A major strength within our setting is that we know our individual children extremely well. This understanding evolves from acknowledging that parents/carers are the child’s first educators. We embrace their involvement and aim to start build upon it as soon as children join us in the setting. Through detailed observations of the children learning actively, staff identify the progress children make and the next steps they need to take in their learning. 

Practitioners use a digital voice recorder or camera to capture accurately what children say and do. They also record children’s particular interests and spontaneous events. Using this information, each key worker compiles detailed records for each of their key children. Reflecting on and analysing these observations, both written and visual, enables practitioners to identify a child’s next step in their learning. In addition, practitioners plan to respond to children’s particular interests or schematic behaviour by providing appropriate activities.

Practitioners share observations during whole staff planning sessions. This helps to shape plans, ensuring they are responsive to each child’s individual targets. Collaborative planning informs all staff of the support individual children need and the extensions required in learning for the more able. Our planning clearly identifies learning intentions within focused activities which we carefully differentiate for particular children or groups of children.
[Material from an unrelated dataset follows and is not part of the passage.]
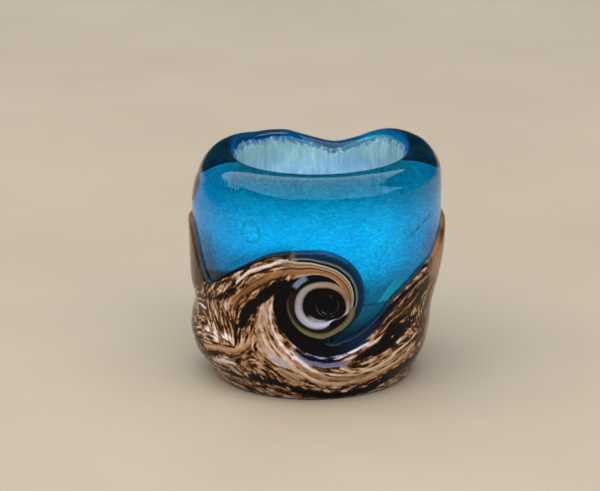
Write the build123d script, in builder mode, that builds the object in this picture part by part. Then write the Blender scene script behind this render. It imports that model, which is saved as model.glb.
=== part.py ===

Each key worker has an up-to-date knowledge of their key children’s strengths and targets and this ensures that during together time and snack time opportunities for responding to individual children’s needs are maximised. In addition, practitioners record and respond to opportunities to support or extend individual learning during routine times, such as story time.

Our tight cycle of observing, planning and teaching/supporting underpins the progress children make.

Practitioners knowledge of child development, the key worker approach and our effective observation methods allow us to develop high quality individual learning plans for children. Key workers share and agree these plans with parents half termly and, in addition, they provide regular, useful, informal feedback to parents about the progress their child is making. This feedback celebrates children’s achievements and provides effective advice about activities parents can do at home to support their child. This practice has evolved further through the provision of tailored resources for parents to use at home with their children to reinforce and to develop learning. We provide these resources to respond to the needs and interests of individual children and also give advice to parents about how they can use them at home.

Impact on provision and learners’ standards:

Most children make good progress in their skill development across all areas of learning from their individual starting points. Practitioners’ committed approach to recording accurate observations has meant we all have a clear understanding of children’s stages of learning and this allows us to plan and respond appropriately to their needs. As a result, we challenge children at the appropriate level and ensure they make effective progress. Our tight cycle of observing, planning and teaching/supporting underpins the progress children make. We have found that through using cameras and voice recorders to capture spontaneous learning opportunities we have learned more about children’s personal interests. Responding to these through carefully planned activities and sharing ideas with parents has increased children’s desire to learn and boosted their self-esteem. The information and resources that we share regularly with parents enables them to be more involved in their child’s learning.

We continue to open our doors and welcome practitioners to our setting to experience how we observe, plan and respond to our children and parents.